▸ **Task details**
Would you output the whole listing below, exactly as it reads?

▸ **Recorded data**
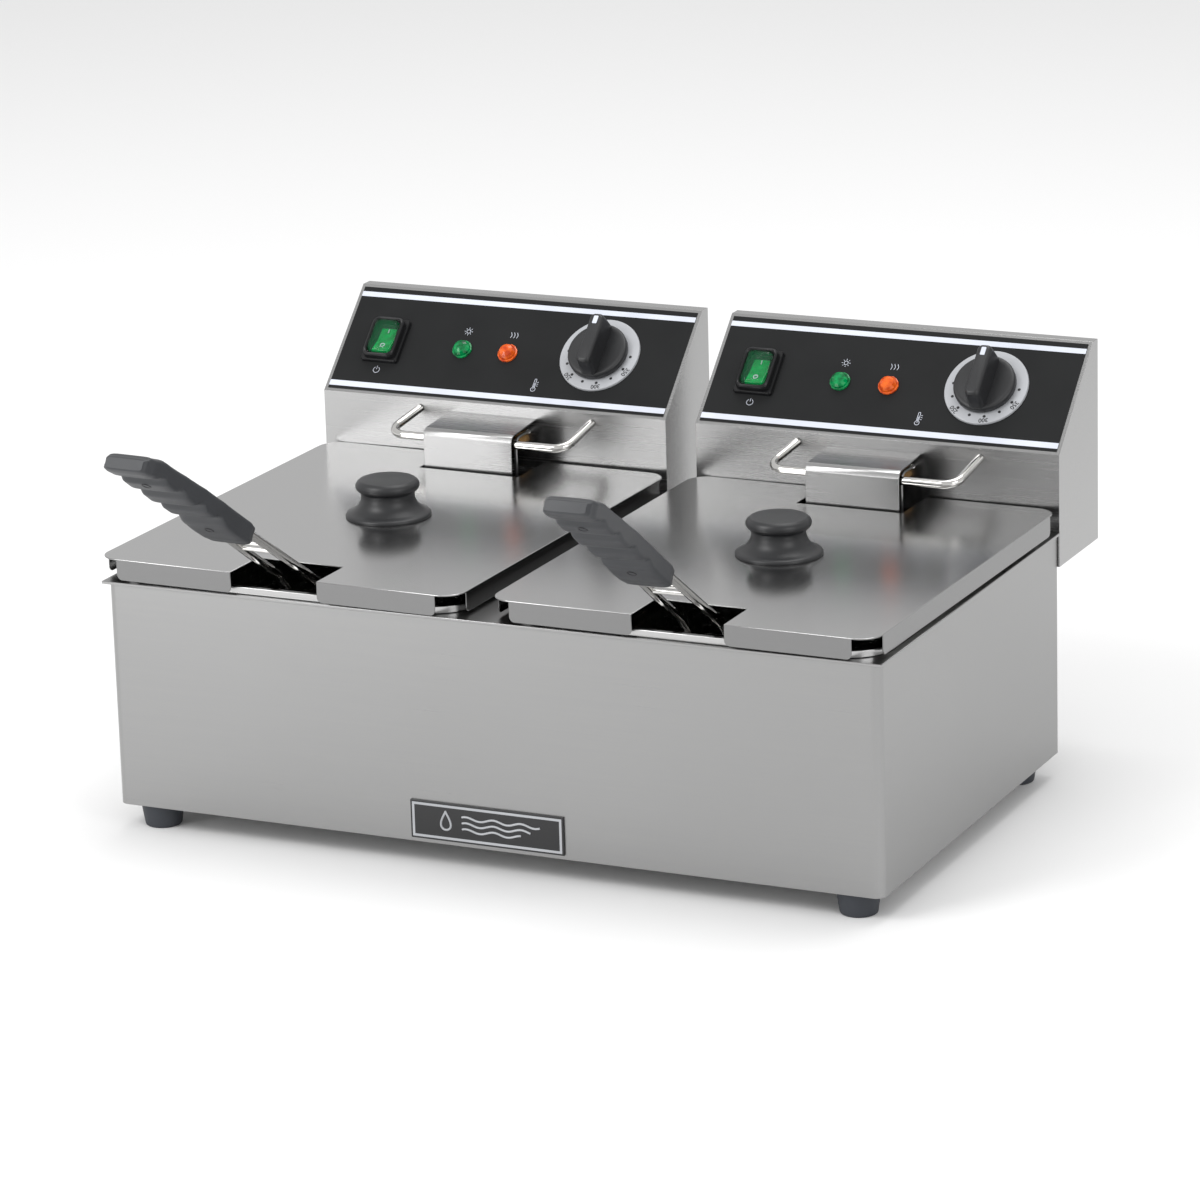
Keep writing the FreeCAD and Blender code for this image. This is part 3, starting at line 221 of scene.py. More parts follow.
MATERIALS = {
    "case_steel": brushed("case_steel", 0.33, 0.30, "x"),
    "pot_steel": brushed("pot_steel", 0.48, 0.20, "y"),
    "head_steel": brushed("head_steel", 0.38, 0.26, "x"),
    # Lid steel: painted shade at half tone on its upright flanges, standing in for the darker surroundings they
    # reflect.
    "lid_steel": brushed("lid_steel", 0.46, 0.19, "y", edge=0.5),
    "nameplate_plastic": moulded("nameplate_plastic", (0.014, 0.014, 0.015), 0.4),
    "foot_rubber": moulded("foot_rubber", (0.030, 0.034, 0.042), 0.6, 900.0),
    "zinc_screw": polished("zinc_screw", (0.6, 0.6, 0.62), 0.3),
    "label_film": moulded("label_film", (0.011, 0.0115, 0.012), 0.45, 2600.0, 0.12, 0.15),
    "switch_plastic": moulded("switch_plastic", (0.008, 0.008, 0.009), 0.32, 1800.0, 0.15, 0.35),
    "rocker_green": jewel("rocker_green", (0.0, 0.12, 0.02), (0.0, 0.30, 0.06), 0.45),
    "clear_boot": clear_film("clear_boot", (0.01, 0.20, 0.07)),
    "lens_green": jewel("lens_green", (0.0, 0.04, 0.012), (0.0, 0.26, 0.07), 0.3),
    "lens_orange": jewel("lens_orange", (0.42, 0.035, 0.004), (0.82, 0.14, 0.015), 0.12),
    "dial_silver": moulded("dial_silver", (0.40, 0.41, 0.43), 0.36, 1500.0, 0.05),
    "thermostat_metal": brushed("thermostat_metal", 0.4, 0.35, "y"),
    "knob_plastic": moulded("knob_plastic", (0.015, 0.0155, 0.017), 0.40),
    "element_sheath": brushed("element_sheath", 0.18, 0.4, "y"),
    "brass_nut": polished("brass_nut", (0.66, 0.38, 0.14), 0.22),
    "chrome_wire": polished("chrome_wire", (0.68, 0.67, 0.65), 0.08),
    "basket_wire": polished("basket_wire", (0.6, 0.59, 0.57), 0.16),
    "terminal_plastic": moulded("terminal_plastic", (0.6, 0.58, 0.52), 0.5),
    "reset_red": moulded("reset_red", (0.4, 0.015, 0.012), 0.35),
    "gland_plastic": moulded("gland_plastic", (0.014, 0.014, 0.016), 0.45),
    "grip_plastic": moulded("grip_plastic", (0.026, 0.028, 0.032), 0.44, 1300.0, 0.22),
    "print_white": moulded("print_white", (0.62, 0.65, 0.73), 0.5, 3000.0, 0.05),
    "print_black": moulded("print_black", (0.012, 0.012, 0.014), 0.5, 3000.0, 0.05),
    "pale_floor": plain("pale_floor", (0.88, 0.88, 0.88), 0.9),
}

for entry in frame["record"]["subparts"]:
    node = frame["nodes"][entry["node"]]
    node.data.materials.clear()
    node.data.materials.append(MATERIALS[entry["material_slot"]])


# ---------------------------------------------------------------- mesh helpers

def finish_piece(piece, body, slot, stands_for=(), smooth=True, angle=35):
    """Give a new piece the material named by a record slot, attach it to its body, and hide the CAD nodes it
    stands for.
    """
    piece.data.materials.clear()
    piece.data.materials.append(MATERIALS[slot])
    if smooth and piece.type == "MESH":
        piece.data.shade_smooth()
        piece.data.set_sharp_from_angle(angle=math.radians(angle))
    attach(piece, body)
    if stands_for:
        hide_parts(*stands_for)
    return piece


def new_mesh(name, verts, faces):
    mesh = bpy.data.meshes.new(name)
    mesh.from_pydata([tuple(v) for v in verts], [], faces)
    mesh.validate()
    piece = bpy.data.objects.new(name, mesh)
    bpy.context.scene.collection.objects.link(piece)
    return piece


def add_bevel(piece, width, segments=2, angle=30):
    bevel = piece.modifiers.new("bevel", "BEVEL")
    bevel.width = width
    bevel.segments = segments
    bevel.limit_method = "ANGLE"
    bevel.angle_limit = math.radians(angle)
    bevel.harden_normals = False
    return piece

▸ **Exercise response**
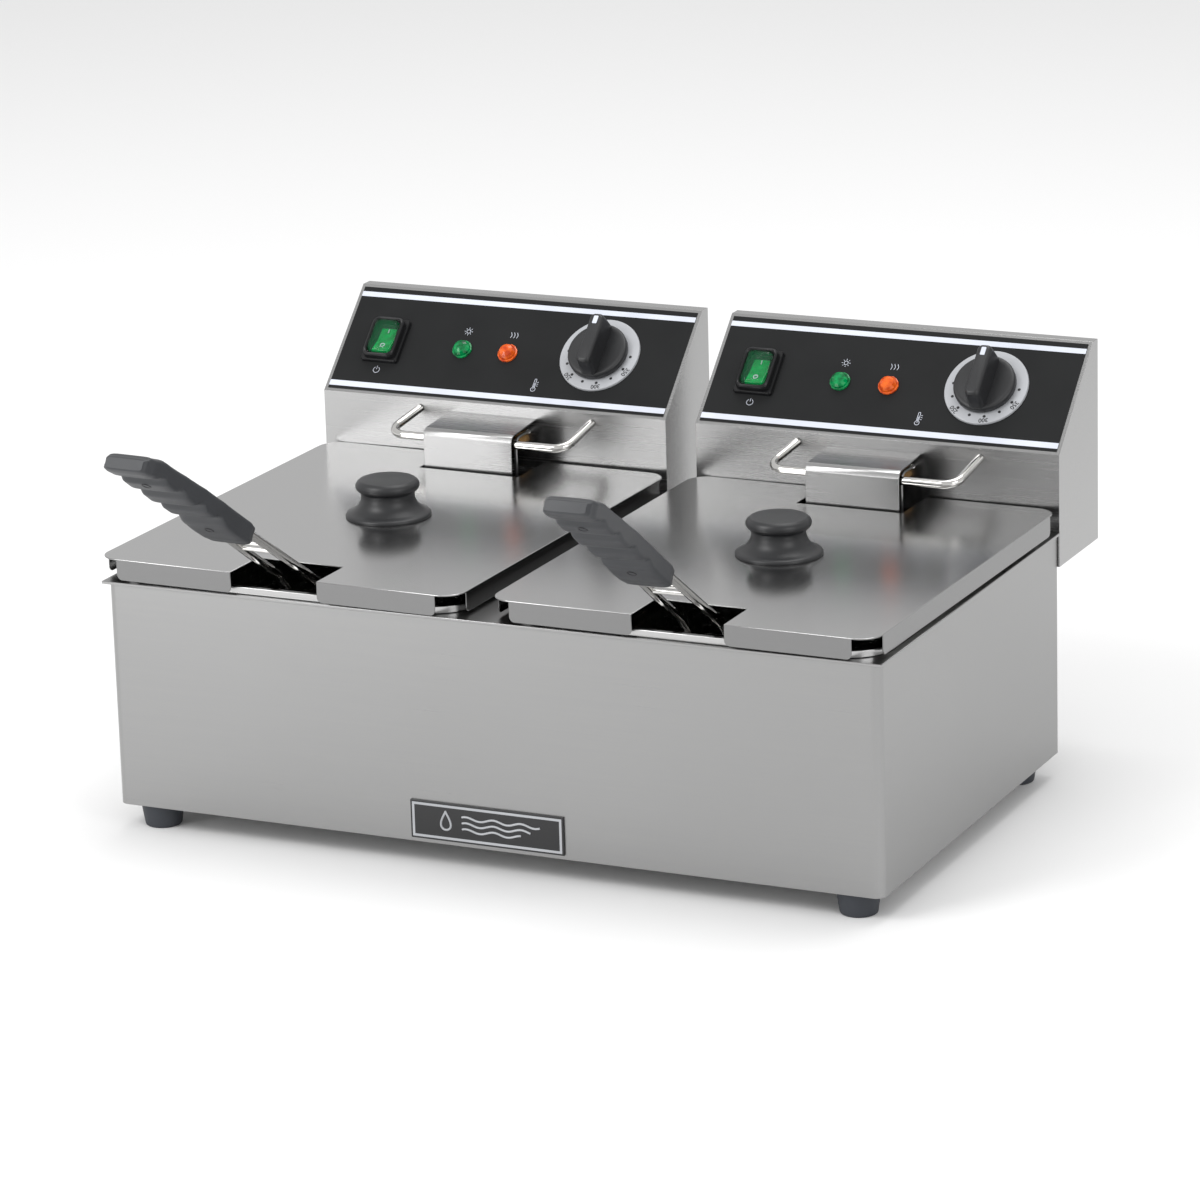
Keep writing the FreeCAD and Blender code for this image. This is part 3, starting at line 221 of scene.py. More parts follow.
MATERIALS = {
    "case_steel": brushed("case_steel", 0.33, 0.30, "x"),
    "pot_steel": brushed("pot_steel", 0.48, 0.20, "y"),
    "head_steel": brushed("head_steel", 0.38, 0.26, "x"),
    # Lid steel: painted shade at half tone on its upright flanges, standing in for the darker surroundings they
    # reflect.
    "lid_steel": brushed("lid_steel", 0.46, 0.19, "y", edge=0.5),
    "nameplate_plastic": moulded("nameplate_plastic", (0.014, 0.014, 0.015), 0.4),
    "foot_rubber": moulded("foot_rubber", (0.030, 0.034, 0.042), 0.6, 900.0),
    "zinc_screw": polished("zinc_screw", (0.6, 0.6, 0.62), 0.3),
    "label_film": moulded("label_film", (0.011, 0.0115, 0.012), 0.45, 2600.0, 0.12, 0.15),
    "switch_plastic": moulded("switch_plastic", (0.008, 0.008, 0.009), 0.32, 1800.0, 0.15, 0.35),
    "rocker_green": jewel("rocker_green", (0.0, 0.12, 0.02), (0.0, 0.30, 0.06), 0.45),
    "clear_boot": clear_film("clear_boot", (0.01, 0.20, 0.07)),
    "lens_green": jewel("lens_green", (0.0, 0.04, 0.012), (0.0, 0.26, 0.07), 0.3),
    "lens_orange": jewel("lens_orange", (0.42, 0.035, 0.004), (0.82, 0.14, 0.015), 0.12),
    "dial_silver": moulded("dial_silver", (0.40, 0.41, 0.43), 0.36, 1500.0, 0.05),
    "thermostat_metal": brushed("thermostat_metal", 0.4, 0.35, "y"),
    "knob_plastic": moulded("knob_plastic", (0.015, 0.0155, 0.017), 0.40),
    "element_sheath": brushed("element_sheath", 0.18, 0.4, "y"),
    "brass_nut": polished("brass_nut", (0.66, 0.38, 0.14), 0.22),
    "chrome_wire": polished("chrome_wire", (0.68, 0.67, 0.65), 0.08),
    "basket_wire": polished("basket_wire", (0.6, 0.59, 0.57), 0.16),
    "terminal_plastic": moulded("terminal_plastic", (0.6, 0.58, 0.52), 0.5),
    "reset_red": moulded("reset_red", (0.4, 0.015, 0.012), 0.35),
    "gland_plastic": moulded("gland_plastic", (0.014, 0.014, 0.016), 0.45),
    "grip_plastic": moulded("grip_plastic", (0.026, 0.028, 0.032), 0.44, 1300.0, 0.22),
    "print_white": moulded("print_white", (0.62, 0.65, 0.73), 0.5, 3000.0, 0.05),
    "print_black": moulded("print_black", (0.012, 0.012, 0.014), 0.5, 3000.0, 0.05),
    "pale_floor": plain("pale_floor", (0.88, 0.88, 0.88), 0.9),
}

for entry in frame["record"]["subparts"]:
    node = frame["nodes"][entry["node"]]
    node.data.materials.clear()
    node.data.materials.append(MATERIALS[entry["material_slot"]])


# ---------------------------------------------------------------- mesh helpers

def finish_piece(piece, body, slot, stands_for=(), smooth=True, angle=35):
    """Give a new piece the material named by a record slot, attach it to its body, and hide the CAD nodes it
    stands for.
    """
    piece.data.materials.clear()
    piece.data.materials.append(MATERIALS[slot])
    if smooth and piece.type == "MESH":
        piece.data.shade_smooth()
        piece.data.set_sharp_from_angle(angle=math.radians(angle))
    attach(piece, body)
    if stands_for:
        hide_parts(*stands_for)
    return piece


def new_mesh(name, verts, faces):
    mesh = bpy.data.meshes.new(name)
    mesh.from_pydata([tuple(v) for v in verts], [], faces)
    mesh.validate()
    piece = bpy.data.objects.new(name, mesh)
    bpy.context.scene.collection.objects.link(piece)
    return piece


def add_bevel(piece, width, segments=2, angle=30):
    bevel = piece.modifiers.new("bevel", "BEVEL")
    bevel.width = width
    bevel.segments = segments
    bevel.limit_method = "ANGLE"
    bevel.angle_limit = math.radians(angle)
    bevel.harden_normals = False
    return piece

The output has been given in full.